Se había pregonado que con el sistema penal acusatorio quedarían superados los formalismos y la burocracia en estos procesos. Se decía recurrentemente que las investigaciones serían más ágiles, y sin embargo seguimos arrastrando las inercias de un sistema capturado por intereses facciosos y por una estructura burocrática que está hecha para no funcionar en favor de las víctimas.
Los gobiernos municipales, en lugar de ser los garantes de los derechos de las mujeres y de implementar medidas para prevenir la violencia, se coluden y protegen a los perpetradores. Por su situación de pobreza y monolingüismo, denigran a las mujeres y hacen escarnio de su estado de indefensión, que en el fondo justifican el maltrato y la agresión física.
El panorama es sombrío porque las instituciones de seguridad y justicia siguen replegadas en detrimento de la protección y atención de las víctimas de violencia. La pandemia ha sido un buen pretexto para justificar la inacción de las autoridades, para ocultar su falta de compromiso y prolongar un clima de impunidad que empodera más a los perpetradores. Son las mujeres quienes están dando la batalla en el país y por esa razón en la Ciudad de México han aparecido como las grandes guerreras. Sus consignas de “ ¡vivas nos queremos! ¡nos sembraron miedo, nos crecieron alas!” condensan la indignación y la rabia contra el régimen patriarcal y la violencia machista, que solo apela a la fuerza y no a la razón.

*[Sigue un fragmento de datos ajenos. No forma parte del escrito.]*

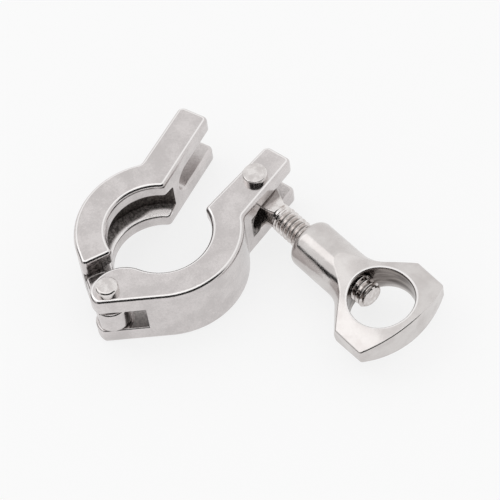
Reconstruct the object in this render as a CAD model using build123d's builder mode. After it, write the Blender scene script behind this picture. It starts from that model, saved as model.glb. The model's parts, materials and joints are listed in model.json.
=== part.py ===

En estos 26 años de trabajo por la defensa de los derechos humanos, hemos avanzado en la construcción del sujeto como titular de derechos, y en la fortaleza que han demostrado los pueblos para proteger su territorio y su vida en comunidad. Sin embargo, los retrocesos se dan por los gobiernos que se niegan a rendir cuentas a la ciudadanía y a obedecer al mismo pueblo que reclama justicia. Aun en plena pandemia, las familias indígenas resisten y luchan para sobrevivir en los surcos del capital transnacional. Hemos encontrado experiencias inéditas en la defensa de los derechos humanos que nos han enseñado a luchar desde la raíz comunitaria y a nunca defraudar la confianza y el cariño de la gente.